>> BEGIN SOURCE MATERIAL
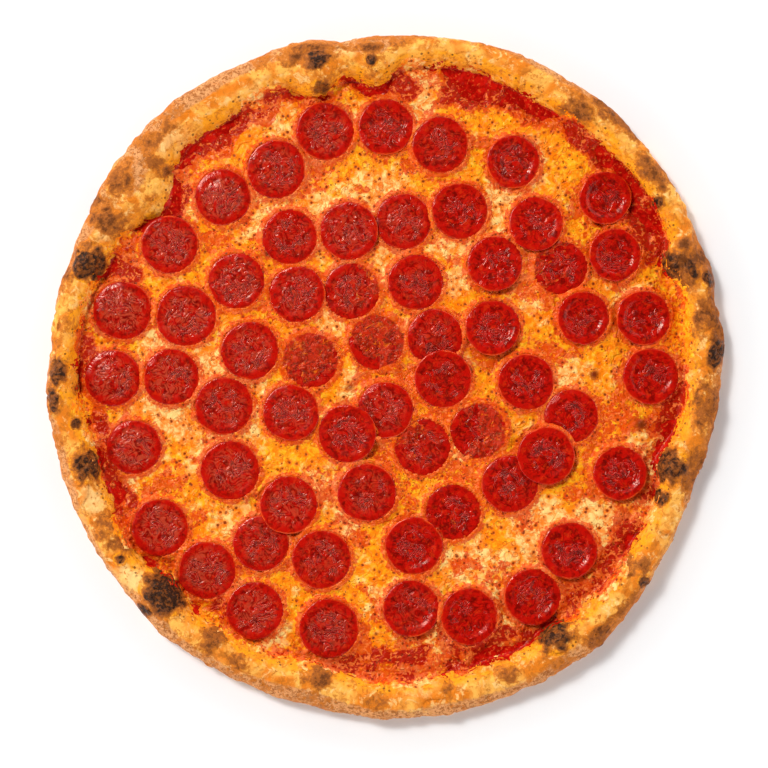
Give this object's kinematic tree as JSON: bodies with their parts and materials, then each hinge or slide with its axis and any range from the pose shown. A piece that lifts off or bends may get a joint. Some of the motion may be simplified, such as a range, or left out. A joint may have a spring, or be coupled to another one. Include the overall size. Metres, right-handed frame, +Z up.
{
  "type": "pepperoni pizza",
  "caption": "Whole round baked pizza with a risen, blistered crust rim, red sauce, melted cheese and round slices of pepperoni, some overlapping.",
  "frame": {"origin": "on the ground under the middle of the crust's outline", "axes": "+Z up through the toppings; +X to the right and +Y away, as the pizza is seen from straight above"},
  "size_m": [0.4062, 0.4087, 0.0252],
  "materials": {
    "baked_crust": "matt baked dough, golden with floury sides and dark blisters",
    "tomato_sauce": "wet, glossy",
    "melted_cheese": "oily, satin, mottled yellow and orange",
    "pepperoni": "oily, wrinkled, satin to glossy"
  },
  "bodies": {
    "root": {"crust": "baked_crust", "sauce": "tomato_sauce", "cheese": "melted_cheese", "pepperoni_01": "pepperoni", "pepperoni_02": "pepperoni", "pepperoni_03": "pepperoni", "pepperoni_04": "pepperoni", "pepperoni_05": "pepperoni", "pepperoni_06": "pepperoni", "pepperoni_07": "pepperoni", "pepperoni_08": "pepperoni", "pepperoni_09": "pepperoni", "pepperoni_10": "pepperoni", "pepperoni_11": "pepperoni", "pepperoni_12": "pepperoni", "pepperoni_13": "pepperoni", "pepperoni_14": "pepperoni", "pepperoni_15": "pepperoni", "pepperoni_16": "pepperoni", "pepperoni_17": "pepperoni", "pepperoni_18": "pepperoni", "pepperoni_19": "pepperoni", "pepperoni_20": "pepperoni", "pepperoni_21": "pepperoni", "pepperoni_22": "pepperoni", "pepperoni_23": "pepperoni", "pepperoni_24": "pepperoni", "pepperoni_25": "pepperoni", "pepperoni_26": "pepperoni", "pepperoni_27": "pepperoni", "pepperoni_28": "pepperoni", "pepperoni_29": "pepperoni", "pepperoni_30": "pepperoni", "pepperoni_31": "pepperoni", "pepperoni_32": "pepperoni", "pepperoni_33": "pepperoni", "pepperoni_34": "pepperoni", "pepperoni_35": "pepperoni", "pepperoni_36": "pepperoni", "pepperoni_37": "pepperoni", "pepperoni_38": "pepperoni", "pepperoni_39": "pepperoni", "pepperoni_40": "pepperoni", "pepperoni_41": "pepperoni", "pepperoni_42": "pepperoni", "pepperoni_43": "pepperoni", "pepperoni_44": "pepperoni", "pepperoni_45": "pepperoni", "pepperoni_46": "pepperoni", "pepperoni_47": "pepperoni", "pepperoni_48": "pepperoni", "pepperoni_49": "pepperoni", "pepperoni_50": "pepperoni", "pepperoni_51": "pepperoni", "pepperoni_52": "pepperoni", "pepperoni_53": "pepperoni", "pepperoni_54": "pepperoni", "pepperoni_55": "pepperoni", "pepperoni_56": "pepperoni", "pepperoni_57": "pepperoni"}
  },
  "joints": []
}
>> END SOURCE MATERIAL
### SHORT PROBLEM
Every line above should be written out again exactly as it stands.

### WORKED SOLUTION
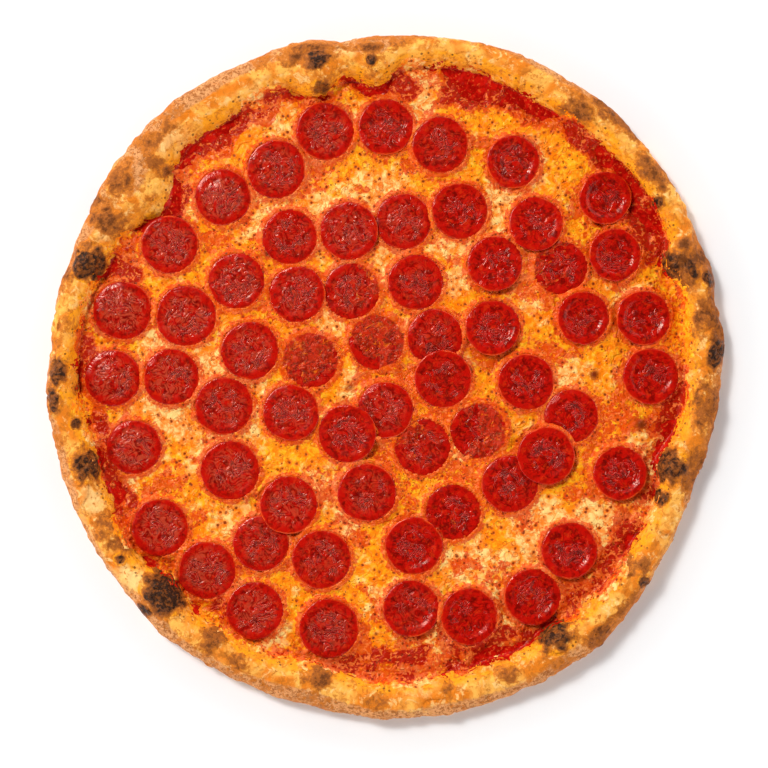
Give this object's kinematic tree as JSON: bodies with their parts and materials, then each hinge or slide with its axis and any range from the pose shown. A piece that lifts off or bends may get a joint. Some of the motion may be simplified, such as a range, or left out. A joint may have a spring, or be coupled to another one. Include the overall size. Metres, right-handed frame, +Z up.
{
  "type": "pepperoni pizza",
  "caption": "Whole round baked pizza with a risen, blistered crust rim, red sauce, melted cheese and round slices of pepperoni, some overlapping.",
  "frame": {"origin": "on the ground under the middle of the crust's outline", "axes": "+Z up through the toppings; +X to the right and +Y away, as the pizza is seen from straight above"},
  "size_m": [0.4062, 0.4087, 0.0252],
  "materials": {
    "baked_crust": "matt baked dough, golden with floury sides and dark blisters",
    "tomato_sauce": "wet, glossy",
    "melted_cheese": "oily, satin, mottled yellow and orange",
    "pepperoni": "oily, wrinkled, satin to glossy"
  },
  "bodies": {
    "root": {"crust": "baked_crust", "sauce": "tomato_sauce", "cheese": "melted_cheese", "pepperoni_01": "pepperoni", "pepperoni_02": "pepperoni", "pepperoni_03": "pepperoni", "pepperoni_04": "pepperoni", "pepperoni_05": "pepperoni", "pepperoni_06": "pepperoni", "pepperoni_07": "pepperoni", "pepperoni_08": "pepperoni", "pepperoni_09": "pepperoni", "pepperoni_10": "pepperoni", "pepperoni_11": "pepperoni", "pepperoni_12": "pepperoni", "pepperoni_13": "pepperoni", "pepperoni_14": "pepperoni", "pepperoni_15": "pepperoni", "pepperoni_16": "pepperoni", "pepperoni_17": "pepperoni", "pepperoni_18": "pepperoni", "pepperoni_19": "pepperoni", "pepperoni_20": "pepperoni", "pepperoni_21": "pepperoni", "pepperoni_22": "pepperoni", "pepperoni_23": "pepperoni", "pepperoni_24": "pepperoni", "pepperoni_25": "pepperoni", "pepperoni_26": "pepperoni", "pepperoni_27": "pepperoni", "pepperoni_28": "pepperoni", "pepperoni_29": "pepperoni", "pepperoni_30": "pepperoni", "pepperoni_31": "pepperoni", "pepperoni_32": "pepperoni", "pepperoni_33": "pepperoni", "pepperoni_34": "pepperoni", "pepperoni_35": "pepperoni", "pepperoni_36": "pepperoni", "pepperoni_37": "pepperoni", "pepperoni_38": "pepperoni", "pepperoni_39": "pepperoni", "pepperoni_40": "pepperoni", "pepperoni_41": "pepperoni", "pepperoni_42": "pepperoni", "pepperoni_43": "pepperoni", "pepperoni_44": "pepperoni", "pepperoni_45": "pepperoni", "pepperoni_46": "pepperoni", "pepperoni_47": "pepperoni", "pepperoni_48": "pepperoni", "pepperoni_49": "pepperoni", "pepperoni_50": "pepperoni", "pepperoni_51": "pepperoni", "pepperoni_52": "pepperoni", "pepperoni_53": "pepperoni", "pepperoni_54": "pepperoni", "pepperoni_55": "pepperoni", "pepperoni_56": "pepperoni", "pepperoni_57": "pepperoni"}
  },
  "joints": []
}